Je tiens, à cet égard, à saluer l'installation, en début d'année, de la commission de promotion de la bientraitance et de lutte contre la maltraitance. En 2002, le Conseil de l'Europe a publié un rapport qui apporte un nouvel éclairage à la définition de la maltraitance. Celle-ci est définie comme « tout acte ou omission commis par une personne ou un groupe, qui a pour effet de porter gravement atteinte, que ce soit de manière volontaire ou involontaire, aux droits fondamentaux, aux libertés civiles, à l'intégrité corporelle, à la dignité ou au bien-être général d'une personne vulnérable, y compris les relations sexuelles ou les opérations financières auxquelles elle ne consent ou ne peut consentir valablement, ou qui visent délibérément à l'exploiter ».

J'ajouterai qu'il ne faut pas oublier la dimension psychique de la maltraitance, car ce qui la signe, c'est bien l'abus de pouvoir. À la différence de la violence, la maltraitance suppose que soient réunis trois éléments : une dissymétrie dans la relation, une dépendance entendue comme un lien entre l'auteur et la victime et l'existence d'un abus de pouvoir. La relation entre la victime d'une maltraitance et son auteur est au centre de cette définition. Cette relation a différents visages : il peut s'agir d'un lien de parenté, d'une relation entre un client et un professionnel, d'une relation de voisinage, d'une relation entre aidant et aidé, d'une relation entre une personne vulnérable et un professionnel de santé ou de soins, ou d'une relation entre professionnels, entre collègues ou avec la hiérarchie.

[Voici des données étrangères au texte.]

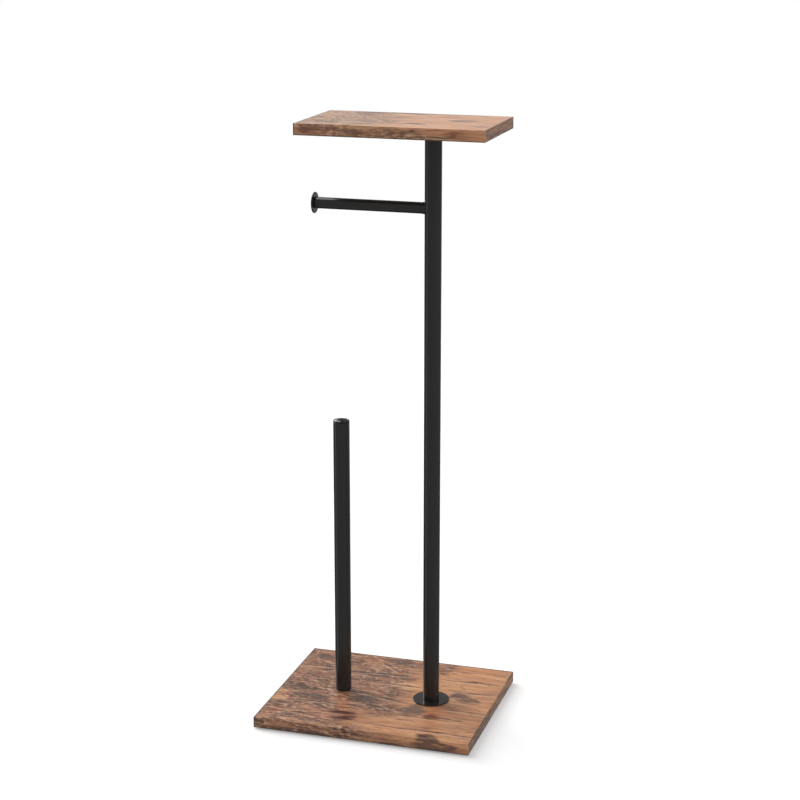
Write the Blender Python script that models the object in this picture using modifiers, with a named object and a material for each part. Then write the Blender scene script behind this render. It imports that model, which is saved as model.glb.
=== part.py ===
"""Free-standing toilet paper holder with a tray, modelled in Blender 4.5. Metres, +Z up.

A wood-effect base board on four pads carries two steel tubes. The tall pole stands on a thin flange. It
carries the tray on a screwed plate, and the roll arm, which screws on against a saddle cut to the pole's
curve. The short rod takes the spare rolls, and a crowned plug closes its upper end.

The origin is on the floor, under the middle of the base board. X runs along the boards towards the pole,
and Y runs from the front to the back.
"""

import math
from collections import namedtuple

import bmesh
import bpy
from mathutils import Matrix

# Boards: printed particle board with glued edge bands
BASE_LENGTH = 0.300
BASE_DEPTH = 0.250
TRAY_LENGTH = 0.250
TRAY_DEPTH = 0.146
BOARD_THICKNESS = 0.015
BAND_THICKNESS = 0.001
BAND_ARRIS = 0.0004
GLUE_LINE = 0.0001

# Height of the tray above the floor, and the drop from there to the arm, for a roll between them
TRAY_TOP_HEIGHT = 0.812
ARM_DROP = 0.112

# Foot pads
PAD_DIAMETER = 0.022
PAD_HEIGHT = 0.002
PAD_EDGE_RADIUS = 0.0006
PAD_INSET = 0.022

# Pole, rod and the flange under the pole
POLE_DIAMETER = 0.0222
POLE_WALL = 0.0012
POLE_FROM_MIDDLE = 0.0635
ROD_FROM_MIDDLE = 0.0635
ROD_LENGTH = 0.3875
TUBE_DEBURR = 0.0002
FLANGE_DIAMETER = 0.050
FLANGE_THICKNESS = 0.0015
FLANGE_EDGE_RADIUS = 0.0005

# Machine fasteners, all on one thread, and the plugs that they screw into
THREAD_DIAMETER = 0.006
THREAD_CHAMFER = 0.0006
BOLT_HEAD_DIAMETER = 0.010
BOLT_HEAD_HEIGHT = 0.006
BOLT_HEAD_RADIUS = 0.0005
BOLT_SOCKET_FLATS = 0.005
BOLT_SOCKET_DEPTH = 0.003
BOLT_ENGAGEMENT = 0.011
WASHER_DIAMETER = 0.018
WASHER_THICKNESS = 0.0015
COUNTERBORE_CLEARANCE = 0.0005
HEAD_SETBACK = 0.0008
PLUG_LENGTH = 0.016
PLUG_SETBACK = 0.0005
PLUG_CHAMFER = 0.0006

# Tray plate and its screws
PLATE_DIAMETER = 0.060
PLATE_THICKNESS = 0.003
PLATE_EDGE_RADIUS = 0.0008
PLATE_SCREW_HEAD_DIAMETER = 0.0112
PLATE_SCREW_LENGTH = 0.014
PLATE_SOCKET_FLATS = 0.004
PLATE_SOCKET_DEPTH = 0.002
TRAY_SCREW_COUNT = 4
TRAY_SCREW_CIRCLE = 0.046
TRAY_SCREW_DIAMETER = 0.004
TRAY_SCREW_HEAD_DIAMETER = 0.0076
TRAY_SCREW_TIP_LENGTH = 0.003
TRAY_SCREW_TIP_DIAMETER = 0.001
TRAY_SCREW_BITE_SHARE = 0.7
PILOT_HOLE_SPARE = 0.001
CROSS_RECESS_SPAN = 0.0042
CROSS_RECESS_WIDTH = 0.001
CROSS_RECESS_DEPTH = 0.0015
SCREW_HEAD_LAND = 0.0003

# Roll arm
ARM_DIAMETER = 0.015
ARM_WALL = 0.001
ARM_REACH = 0.162
END_DISC_DIAMETER = 0.028
END_DISC_THICKNESS = 0.002
END_DISC_EDGE_RADIUS = 0.0008
END_DISC_SPIGOT_LENGTH = 0.012
END_DISC_SPIGOT_WALL = 0.002
SADDLE_WEB = 0.003
SADDLE_FLARE = 0.0004
ARM_PLUG_LENGTH = 0.014
STUD_LENGTH = 0.026
STUD_SOCKET_FLATS = 0.003
STUD_SOCKET_DEPTH = 0.003
RIVET_NUT_DIAMETER = 0.009
RIVET_NUT_FLANGE_DIAMETER = 0.0105
RIVET_NUT_FLANGE_THICKNESS = 0.0008
RIVET_NUT_BULGE_DIAMETER = 0.0115
RIVET_NUT_BULGE_LENGTH = 0.002
RIVET_NUT_LENGTH = 0.012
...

Je souhaite aussi aborder la dimension institutionnelle de la maltraitance, qui ne me semble pas toujours suffisamment prise en compte. Le Défenseur des droits m'a indiqué être saisi d'une grande diversité de cas de maltraitance institutionnelle exercée sur des personnes dépendantes. La plupart des saisines sont liées au non-respect des droits : droits des malades ou droits fondamentaux de l'être humain, comme le droit au respect et à la dignité ou le droit d'aller et venir, notamment en EHPAD – établissement d'hébergement pour personnes âgées dépendantes.

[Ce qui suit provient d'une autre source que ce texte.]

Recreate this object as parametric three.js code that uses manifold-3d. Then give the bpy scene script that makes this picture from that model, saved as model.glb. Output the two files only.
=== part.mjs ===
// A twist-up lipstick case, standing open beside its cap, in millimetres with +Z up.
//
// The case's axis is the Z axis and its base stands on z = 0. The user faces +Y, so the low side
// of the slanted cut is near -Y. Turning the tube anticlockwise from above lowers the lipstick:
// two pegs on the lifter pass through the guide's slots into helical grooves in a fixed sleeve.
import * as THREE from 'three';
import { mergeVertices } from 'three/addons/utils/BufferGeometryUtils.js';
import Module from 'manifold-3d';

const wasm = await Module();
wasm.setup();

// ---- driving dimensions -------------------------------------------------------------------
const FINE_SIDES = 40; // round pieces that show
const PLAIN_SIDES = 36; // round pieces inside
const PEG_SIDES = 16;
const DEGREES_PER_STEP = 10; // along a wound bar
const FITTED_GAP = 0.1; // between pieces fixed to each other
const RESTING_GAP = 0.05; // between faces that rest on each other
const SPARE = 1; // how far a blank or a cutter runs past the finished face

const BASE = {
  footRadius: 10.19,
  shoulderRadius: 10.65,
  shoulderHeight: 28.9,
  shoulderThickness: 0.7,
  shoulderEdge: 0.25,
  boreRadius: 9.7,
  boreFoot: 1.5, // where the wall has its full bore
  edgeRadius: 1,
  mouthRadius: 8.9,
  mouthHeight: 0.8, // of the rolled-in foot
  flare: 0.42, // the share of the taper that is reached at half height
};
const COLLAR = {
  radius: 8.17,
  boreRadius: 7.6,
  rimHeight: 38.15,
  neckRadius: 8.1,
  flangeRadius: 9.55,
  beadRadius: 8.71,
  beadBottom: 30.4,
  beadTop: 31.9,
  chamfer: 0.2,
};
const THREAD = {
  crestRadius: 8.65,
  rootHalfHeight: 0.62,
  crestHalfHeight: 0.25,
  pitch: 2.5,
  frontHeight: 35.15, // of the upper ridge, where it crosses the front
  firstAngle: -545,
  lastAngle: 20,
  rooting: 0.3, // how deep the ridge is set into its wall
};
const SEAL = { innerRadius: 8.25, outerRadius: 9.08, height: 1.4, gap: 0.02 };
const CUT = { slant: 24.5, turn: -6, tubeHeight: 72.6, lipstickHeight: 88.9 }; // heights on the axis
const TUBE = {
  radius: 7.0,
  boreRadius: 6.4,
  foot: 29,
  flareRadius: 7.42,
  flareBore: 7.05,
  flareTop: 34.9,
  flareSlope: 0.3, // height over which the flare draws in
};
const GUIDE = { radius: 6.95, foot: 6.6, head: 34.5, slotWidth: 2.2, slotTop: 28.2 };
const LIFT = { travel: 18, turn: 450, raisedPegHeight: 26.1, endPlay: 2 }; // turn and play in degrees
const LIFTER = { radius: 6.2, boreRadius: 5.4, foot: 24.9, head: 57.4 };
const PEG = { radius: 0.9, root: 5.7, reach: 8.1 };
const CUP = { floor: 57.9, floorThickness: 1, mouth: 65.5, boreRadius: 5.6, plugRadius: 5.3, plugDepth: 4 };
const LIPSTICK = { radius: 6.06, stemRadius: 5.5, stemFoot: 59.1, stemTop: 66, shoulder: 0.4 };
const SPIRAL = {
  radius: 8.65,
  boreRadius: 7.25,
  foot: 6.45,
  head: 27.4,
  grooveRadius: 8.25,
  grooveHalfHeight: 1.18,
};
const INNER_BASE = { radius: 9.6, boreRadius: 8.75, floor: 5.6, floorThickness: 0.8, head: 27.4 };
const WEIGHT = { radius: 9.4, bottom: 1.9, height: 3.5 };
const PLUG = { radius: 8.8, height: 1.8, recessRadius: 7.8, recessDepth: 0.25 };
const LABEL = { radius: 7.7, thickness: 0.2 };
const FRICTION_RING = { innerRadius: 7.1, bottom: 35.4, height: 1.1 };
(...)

Je tiens enfin à souligner que la promotion de la bientraitance ne relève pas d'abord d'une dimension quantitative, budgétaire : elle passe avant tout par la prise de conscience, par le plus grand nombre, de ce qu'il convient d'appeler la qualité de la relation. Il ne s'agit pas tant d'inventer une politique de la bientraitance ou de prétendre réapprendre aux soignants et aux aidants la bienveillance – alors qu'ils sont déjà épuisés, voire enferrés, psychiquement et physiquement – que de comprendre, d'un point de vue systémique, comment les modes de gouvernance produisent la maltraitance. Il s'agit d'établir des balises de sauvetage, d'apporter du sens, en posant à chaque instant la question humaine, depuis la conception jusqu'à l'évaluation des politiques publiques, et en impliquant à chaque étape professionnels, usagers et citoyens, pour une véritable approche humaniste ; c'est-à-dire pour mettre l'homme – sa dignité et ses libertés fondamentales – au centre de nos pratiques. Il s'agit, en d'autres termes, de centrer nos approches sur la personne.

La promotion de la bientraitance suppose enfin un changement de regard culturel, massif et général. C'est une question complexe, qui nécessite un changement de paradigme. Il nous faut redéfinir les lignes, les repères, faire tout un travail d'ouverture pour construire autre chose ensemble : c'est là un enjeu sociétal, mais aussi éthique ; je dirais même que c'est un enjeu d'émancipation humaine et d'épanouissement relationnel.